#### Aim:
Repeat all of the material exactly as given.

#### Material:

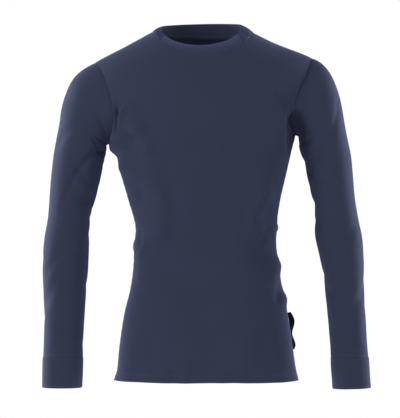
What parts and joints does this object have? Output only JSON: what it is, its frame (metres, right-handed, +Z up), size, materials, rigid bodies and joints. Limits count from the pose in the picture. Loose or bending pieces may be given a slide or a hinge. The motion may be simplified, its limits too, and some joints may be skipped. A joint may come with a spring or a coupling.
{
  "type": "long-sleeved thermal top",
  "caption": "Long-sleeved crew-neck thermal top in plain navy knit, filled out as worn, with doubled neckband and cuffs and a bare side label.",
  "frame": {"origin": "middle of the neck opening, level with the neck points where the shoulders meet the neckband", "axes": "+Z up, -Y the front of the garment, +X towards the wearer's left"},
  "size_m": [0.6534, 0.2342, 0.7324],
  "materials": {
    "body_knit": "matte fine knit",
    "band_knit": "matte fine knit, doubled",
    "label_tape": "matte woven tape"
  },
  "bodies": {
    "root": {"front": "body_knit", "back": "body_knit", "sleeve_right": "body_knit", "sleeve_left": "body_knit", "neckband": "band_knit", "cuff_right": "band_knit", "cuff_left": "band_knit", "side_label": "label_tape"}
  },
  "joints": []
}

#### Complete response:
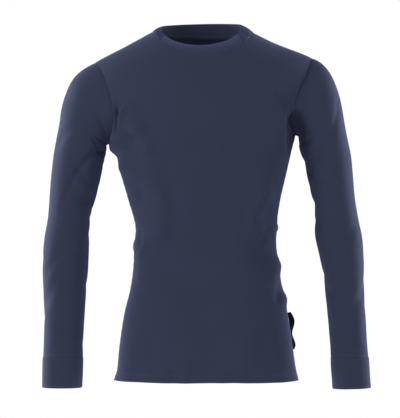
What parts and joints does this object have? Output only JSON: what it is, its frame (metres, right-handed, +Z up), size, materials, rigid bodies and joints. Limits count from the pose in the picture. Loose or bending pieces may be given a slide or a hinge. The motion may be simplified, its limits too, and some joints may be skipped. A joint may come with a spring or a coupling.
{
  "type": "long-sleeved thermal top",
  "caption": "Long-sleeved crew-neck thermal top in plain navy knit, filled out as worn, with doubled neckband and cuffs and a bare side label.",
  "frame": {"origin": "middle of the neck opening, level with the neck points where the shoulders meet the neckband", "axes": "+Z up, -Y the front of the garment, +X towards the wearer's left"},
  "size_m": [0.6534, 0.2342, 0.7324],
  "materials": {
    "body_knit": "matte fine knit",
    "band_knit": "matte fine knit, doubled",
    "label_tape": "matte woven tape"
  },
  "bodies": {
    "root": {"front": "body_knit", "back": "body_knit", "sleeve_right": "body_knit", "sleeve_left": "body_knit", "neckband": "band_knit", "cuff_right": "band_knit", "cuff_left": "band_knit", "side_label": "label_tape"}
  },
  "joints": []
}